What’s in a name?

  • Muneeb Haroon
  • Publish Date: Dec 6 2017 10:19PM
  • |
  • Updated Date: Dec 6 2017 10:19PM
What’s in a name?

Hilarity if you leave it to a Pakistani toponymist | It’s quite a story, too

 

What’s in a name? That which we call a rose

 

By any other word would smell as sweet.

– William Shakespeare, 

Romeo and Juliet

I recently happened to watch a YouTube video produced by a “university” in Pakistan about Lahore’s Shalimar Gardens. When I heard one of the “experts” saying the name comes from the expression “Saala Maar”, my jaw dropped to the floor. The Urdu expression, one expert helpfully explained, means “murder of wife’s brother”. Apparently, the Mughal emperor Jahangir murdered his son’s brother-in-law and where his corpse fell, the spot came to be known as Saala Maar. The aggrieved son, Shah Jahan, would later lay a garden at the spot, and over time its bloody name would be corrupted to Shalimar.

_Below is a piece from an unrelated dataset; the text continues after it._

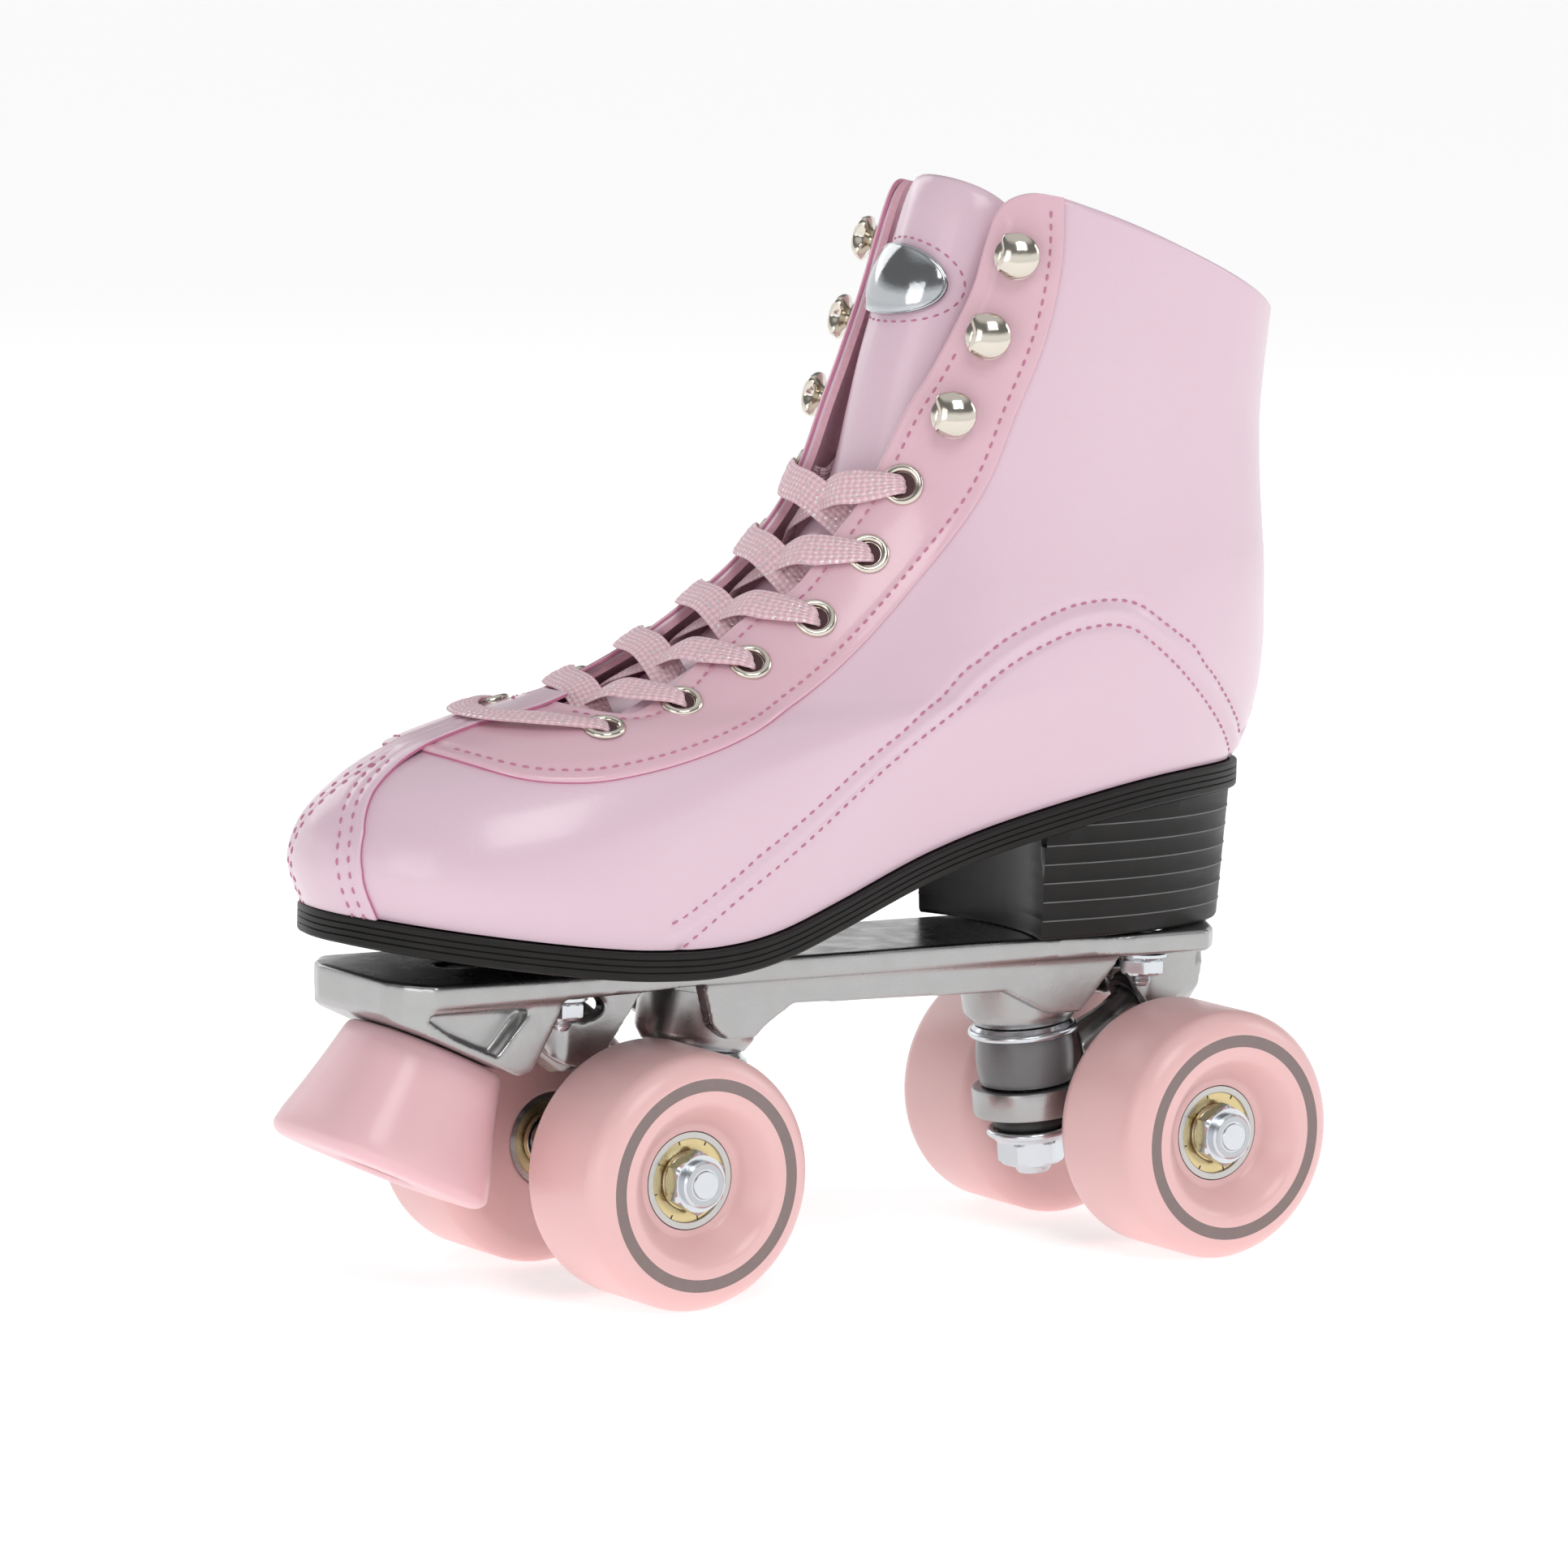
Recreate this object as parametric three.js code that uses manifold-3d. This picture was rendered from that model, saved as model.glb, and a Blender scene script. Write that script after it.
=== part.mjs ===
// Quad roller skate: a laced heeled boot on a cast plate with two steering trucks,
// four wheels on ball bearings and a bolted toe stop.
// Millimetres, +X towards the toe, +Y to the skate's left, +Z up, wheels standing on z = 0.
// Inside the file x = 0 is midway between the axles; the finished group is shifted so that
// its box is centred on the origin in X and Y.
import * as THREE from "three";
import { mergeVertices } from "three/addons/utils/BufferGeometryUtils.js";
import Module from "manifold-3d";

// ---------------------------------------------------------------- driving sizes

const GAP = 0.3; // clearance between pieces that touch on the real skate
const FINE = 12; // facets round a small turned piece

// running gear
const WHEELBASE = 146;
const AXLE_X = WHEELBASE / 2;
const TRACK = 64; // between the wheels' centre planes
const WHEEL_RADIUS = 29;
const WHEEL_WIDTH = 32;
const WHEEL_LIP = 6;
const WHEEL_DISH_RADIUS = 19;
const WHEEL_DISH_FLOOR = 12.6;
const WHEEL_DISH_DEPTH = 7;
const WHEEL_FACETS = 28;
const BEARING_RADIUS = 11;
const BEARING_BORE = 4.3;
const BEARING_WIDTH = 7;
const HUB_BORE = 8.6; // plain bore between the two bearing seats
const AXLE_RADIUS = 4;
const AXLE_TIP = 0.3; // how far the thread stops short of the wheel's outer face
const AXLE_NUT_FLATS = 12.7;
const AXLE_NUT_HEIGHT = 6;

// trucks
const KINGPIN_TILT = 7.5; // degrees, tops lean towards the middle of the skate
const KINGPIN_RADIUS = 4.75;
const KINGPIN_X = AXLE_X - 24.5; // ring centre, from the skate's middle
const RING_Z = 33;
const RING_THICKNESS = 6.8;
const RING_PLAY = 1.1; // room round the kingpin for the truck to tilt
const PIVOT_X = AXLE_X + 7;
const PIVOT_Z = 55.5;
const PIVOT_PIN_RADIUS = 4.4;
const PIVOT_CUP_WALL = 2;
const PIVOT_CUP_FLOOR = 1.6;
const PIVOT_CUP_DEPTH = 9;
const PIVOT_CUP_SEAT = 5.4; // how much of the cup's depth lies past the pivot
const UPPER_CUSHION_RADIUS = 11.6;
const UPPER_CUSHION_HEIGHT = 12.6;
const RING_RADIUS = UPPER_CUSHION_RADIUS + 1.4;
const WASHER_RIM = 1.3; // how far a washer stands out past the upper cushion
const UPPER_WASHER_RADIUS = UPPER_CUSHION_RADIUS + WASHER_RIM;
const LOWER_CUSHION_RADIUS = 8.6;
const LOWER_CUSHION_HEIGHT = 4;
const LOWER_WASHER_RADIUS = LOWER_CUSHION_RADIUS + 1.8;
const WASHER_THICKNESS = 1.6;
const KINGPIN_NUT_FLATS = 14;
const KINGPIN_NUT_HEIGHT = 5.6;
const KINGPIN_TIP = 2.4;
const HANGER_BAR_RADIUS = 7.4;
const HANGER_HALF_SPAN = 15.4;

// plate
const PLATE_TOP = 73.7;
const FLANGE_THICKNESS = 5.2;
const WEB_THICKNESS = 4.4;
const PLATE_NOSE_X = AXLE_X + 64;
const PLATE_TAIL_X = -AXLE_X - 18.6;
const PLATE_NOSE_HALF = 25;
const PLATE_WAIST_HALF = 20;
const PLATE_TAIL_HALF = 24;
const PLATE_CORNER = 7;
const MOUNT_BOLT_FRONT_X = AXLE_X + 19.5;
const MOUNT_BOLT_REAR_X = -AXLE_X + 5.5;
const MOUNT_BOLT_Y = 17;
const MOUNT_BOLT_RADIUS = 2.4;
const MOUNT_NUT_FLATS = 9.5;
const MOUNT_NUT_HEIGHT = 4;
const MOUNT_BOLT_TAIL = 13.4; // the bolt's reach below the plate's top face
const BOLT_HEAD_RADIUS = 5;
const BOLT_HEAD_HEIGHT = 2;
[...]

The experts wouldn’t let facts get in the way of their beliefs. And the fact is that Lahore’s Shalimar Garden was christened after its namesake garden in Kashmir which was laid out during Jahangir’s reign and took its final shape under Shah Jahan. The Mughals loved Kashmir, not least because it offered escape from the unbearable heat and dust of the Indian summers, and ended up laying many gardens in the scenic valley. One of them happened to be a place called Shaala Maer. A poem about the garden, written by the Mughal governor of Kashmir, tells us that it was built by Jahangir in 1632 AD and named Farrah Bakhash. Shah Jahan improved it and added another garden called Faiz Bakhash. Together, the two gardens came to be referred as Bagh-i-Shalimar, or the Shalimar Gardens.

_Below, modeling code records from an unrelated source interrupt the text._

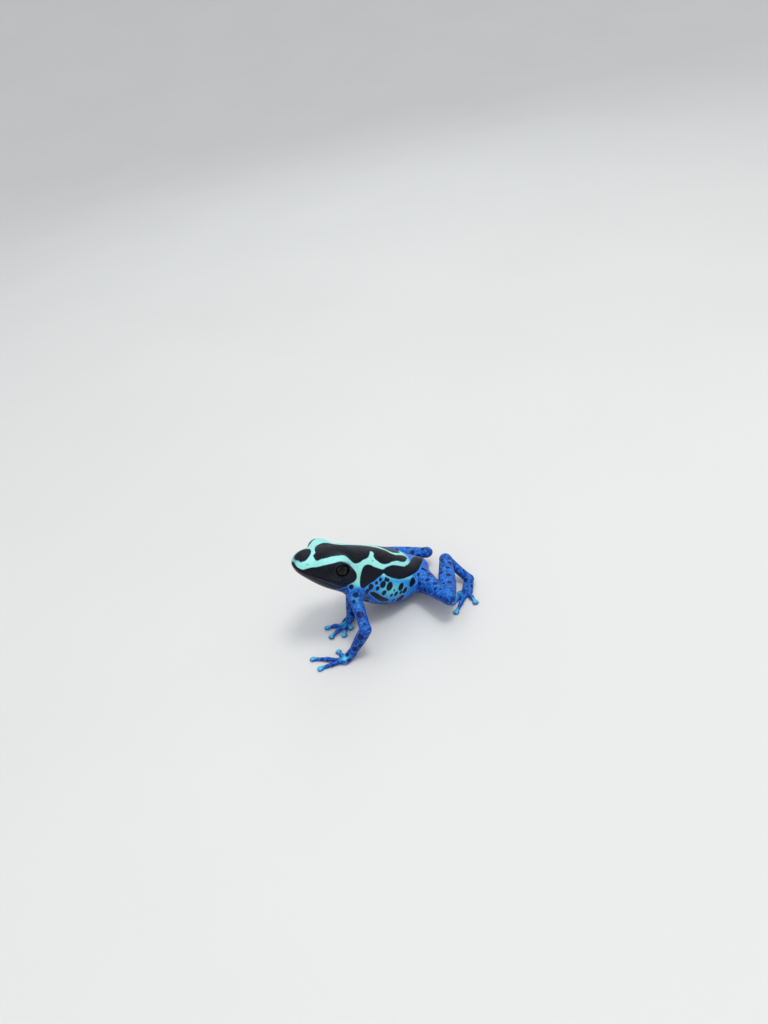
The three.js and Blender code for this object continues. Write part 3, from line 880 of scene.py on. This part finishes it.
def tip_share(points):
    """1 on the pads of the fingers and toes."""
    share = np.zeros(len(points))
    for palm, tip in digits(*SIGNS):
        pad = digit_places(palm, tip)[2]
        share = np.maximum(share, 1 - smoothstep(distances(points, pad), 0.3, 2.7))
    return share


def body_ground(along, side, up):
    """How pale the blue is between the dark markings of the trunk and head, 0 to 1."""
    degrees = np.abs(around(along, side, up))
    drop = 55 * smoothstep(along, 34, 39)
    stripe = (1 - smoothstep(degrees, 58 + drop, 76 + drop)) * smoothstep(along, 4.2, 7.4)
    branch = (1 - smoothstep(np.abs(along - 24.8), 1.3, 2.6)) * (1 - smoothstep(degrees, 90, 122))
    flank = 0.52 * hump(along, 12.5, 7.5) * hump(degrees, 92, 27)
    below = 0.2 * smoothstep(degrees, 110, 138)
    chest = 0.24 * hump(along, 21, 3.2) * hump(degrees, 122, 16)
    jaw = 0.22 * smoothstep(along, 25, 28) * smoothstep(degrees, 100, 112)
    blue = 0.24 + 0.76 * np.maximum(stripe, branch) + flank
    return np.clip(blue - below - chest - jaw, 0, 1)


HEEL_OF_HAND = np.array([0.7, -0.2, 0.8])  # from the middle of the palm


def limb_ground_and_top_highlight(points, normals):
    """How pale the blue is on the limbs: palest at the shoulder, the pads and the heel of the hand, and
    paler on their tops as a painted highlight.
    """
    ground_and_top_highlight = np.full(len(points), 0.13)
    for side in SIGNS:
        heel = joint(side, "palm") + HEEL_OF_HAND * [SIGNS[side], 1, 1]
        near_shoulder = hump(distances(points, joint(side, "shoulder")), 0, 4.4)
        near_elbow = hump(distances(points, joint(side, "elbow")), 0, 1.9)
        ground_and_top_highlight += 0.42 * near_shoulder + 0.1 * near_elbow + 0.4 * hump(distances(points, heel), 0, 1.5)
    # Painted highlight: the blue is paler where the limbs face up.
    ground_and_top_highlight += 0.26 * smoothstep(normals[:, 2], 0.4, 0.98)
    return np.clip(ground_and_top_highlight + 0.34 * tip_share(points), 0, 1)


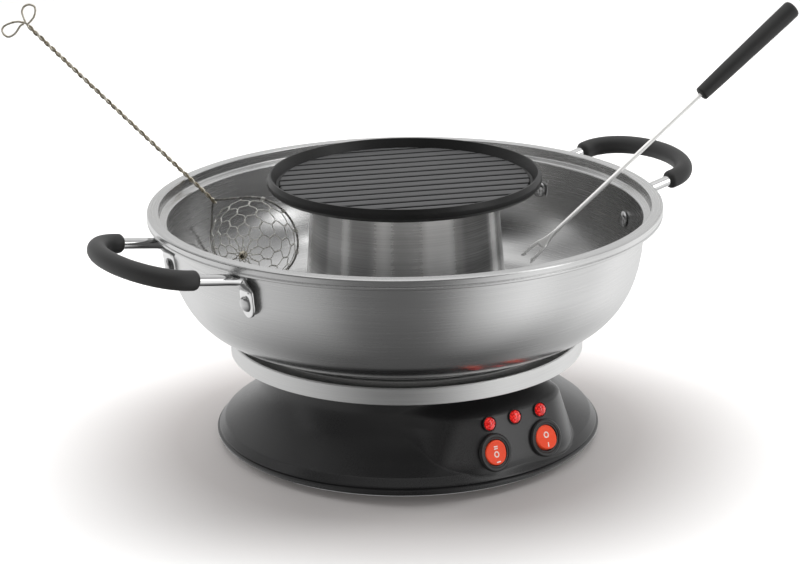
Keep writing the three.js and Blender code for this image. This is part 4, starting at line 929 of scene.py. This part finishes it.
base = {
    "footRadius": 125.2,
    "creaseHeight": 13.0,
    "footHeights": [4.0, 5.0, 6.3, 6.9, 7.0, 7.9, 8.0, 8.6, 13.0],
    "footRadii": [124.9, 125.1, 125.4, 125.0, 122.0, 121.8, 123.9, 123.6, 120.0],
    "flareHeights": [13.0, 18.5, 25.5, 32.5, 37.5, 43.0, 50.0, 57.0, 60.0],
    "flareRadii": [120.0, 112.7, 104.4, 98.3, 95.5, 93.4, 92.3, 92.0, 92.0],
    "podReach": 116.0,
    "podHeight": 30.0,
    "podTilt": math.radians(17),
    "podSquareness": 26.0,
    # azimuth in degrees from the pod's middle and reach of each side facet
    "podFacets": [(-40, 107.5), (-78, 71.0), (46, 107.5), (86, 64.0)],
    "podSpan": math.radians(76),
    "podFoot": 7.5,
    "podUnder": 9.0,
    "podRoofStart": 44.0,
    "podRoofOver": 13.0,
    "podRoofReach": 88.0,
    # the join between pod and bell: its least width, what it gains, and the heights of that gain
    "join": (0.6, 9.9, 24.0, 14.0),
    "wall": 2.5,
    "lipRadius": 83.0,
    "topInset": 91.4,
    "neckTop": 59.7,
    "neckUnder": 57.2,
    "edgeEase": {0: 0.5, 1: 0.12, -1: 0.3},  # rows of the outside that are drawn in, and how far
    "frontHalf": 0.95,  # half the angle with closer columns
    "lowRows": [
        5.0, 5.15, 5.5, 6.0, 6.3, 6.6, 6.9, 7.0, 7.45, 7.9, 8.0, 8.3, 8.6, 9.0, 9.6, 10.2, 11, 12, 12.7,
        13.0, 13.3,
    ],
    "topRows": (14, 59.2, 59.6),
    "innerRows": [57.2, 50, 44, 38, 32, 26, 20, 13, 7, 5.0],
    "bandGap": 0.3,
    "hotGap": 1.5,
    "hotCeiling": 7.6,
    "dishRise": 88.3,
    "dishFloor": 0.9,
    "cover": [
        (0, 0), (117.2, 0, 1.2), (121.5, 2.4, 1.5), (121.5, 4.7, 0.5), (119.3, 4.7, 0.3), (115.3, 2.2, 0.5),
        (0, 2.2),
    ],
    "band": [
        (44, 0), (112.4, 0, 0.4), (113.0, -1.2, 0.3), (114.6, -1.2, 0.5), (114.6, 9.2, 0.5),
        (114.1, 10, 0.5), (113.3, 10, 0.4), (113.2, 1.2, 0.8), (44, 1.2),
    ],
    "hot": [
        (69, 0), (70.6, 0), (70.6, 7.6, 0.6), (104.4, 7.6, 0.6), (104.4, 0), (106, 0), (106, 9.8, 0.8),
        (69, 9.8, 0.8),
    ],
    "column": [(47, 0), (54, 0, 0.3), (54, 1, 0.3), (48, 1, 1.2), (48, 88, 0.3), (47, 88, 0.3)],
    "dish": [(0, 0), (50.5, 0, 2.0), (54, 7, 0.3), (53.1, 7, 0.3), (49.6, 0.9, 2.0), (0, 0.9)],
}
loop = {
    "wire": 3.2,
    "clearance": 0.3,
    "grillRise": 6.6,
    "tail": 12.0,
    "gap": math.radians(8),
    "fondue": (77.0, 4.0),  # radii of the loop and of its bend
    "grill": (38.0, 6.0),
}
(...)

Around 1640 AD, Ali Mardan Khan, the governor of Lahore, informed Shah Jahan that a great engineer had come into his service and he could build a canal to bring fresh water to the city from the Ravi river. The canal would greatly improve irrigation. He also thought they could build a garden around the canal in the city. The emperor loved the idea. Work began in earnest and the garden was ready in less than two years. The garden was named Shalimar, as is established by its tareekh, or date, written thus:

 

Shah Jahan’s Lahore garden consisted of seven connected gardens, but only four survive now. Two of them are called Farrah Bakhash and Faiz Bakhash, just like in the Shalimar Gardens of Kashmir.

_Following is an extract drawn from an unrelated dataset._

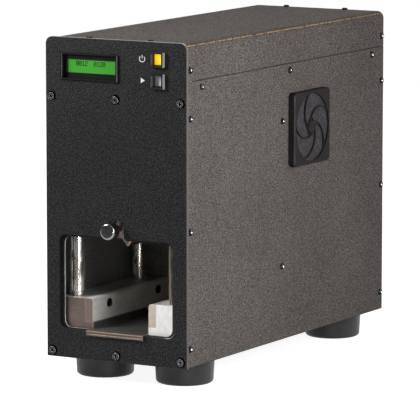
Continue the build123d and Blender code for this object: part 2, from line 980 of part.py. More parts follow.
def gear_outline(teeth, first_angle):
    """Outline of an involute gear, thinned for backlash, with one tooth pointing at the first angle."""
    pitch_radius = gear_module * teeth / 2
    base_radius = pitch_radius * cos(radians(pressure_angle))
    tip_radius = pitch_radius + gear_module
    root_radius = pitch_radius - gear_module - root_clearance
    half_tooth = pi / (2 * teeth) - backlash / (4 * pitch_radius)
    turned = involute(base_radius, pitch_radius)
    foot = max(base_radius, root_radius)
    flank = [
        (radius, half_tooth + turned - involute(base_radius, radius))
        for radius in (foot, pitch_radius, tip_radius)
    ]
    flank.insert(0, (root_radius, flank[0][1]))
    tooth = [(radius, -half) for radius, half in flank] + [(radius, half) for radius, half in reversed(flank)]
    points = []
    for number in range(teeth):
        middle = radians(first_angle) + number * 2 * pi / teeth
        points += [(radius * cos(middle + turn), radius * sin(middle + turn)) for radius, turn in tooth]
    return points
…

Rai Bahadur Shiv Narayan Shameem, a well-known Kashmiri expat who lived in Lahore at the turn of last century, says the place we call Shaala Maer in Kashmir was known as Shaali Maali when King Parversain built the city of Srinagar around the time of birth of Christ’s birth, and erected a structure at this place. Narayan says Shaali Maali is the name of a flower in Sanskrit. This claim is a conjecture at best because none of the great historians of Kashmir mention it. Kalhana doesn’t mention Shalimar in his Rajtarangini. Jonaraja, Sirivara, Suka or Prajyabhatta also do not mention Shalimar in their Rajtaranginis.

It is more likely that Shaala Maer is simply a Kashmiri name, literally meaning “jackal’s canal”. Indeed, many Kashmiri place names are rooted in the word shaal, or jackal – Shaala Naar (jackal ravine), Shaala Taing (jackal hillock) and Shaala Gam (jackal village).

Lahore’s Shalimar Gardens fell into disrepair after the Sikhs conquered Punjab. Maharaja Ranjit Singh had most of the garden’s marble taken out and sent to be used for construction of the Darbar Sahib in Amritsar. He was also convinced that the name Shaala Maar was vulgar, so he rechristened the gardens to Shehla Bagh, a name that persisted well into the British Raj.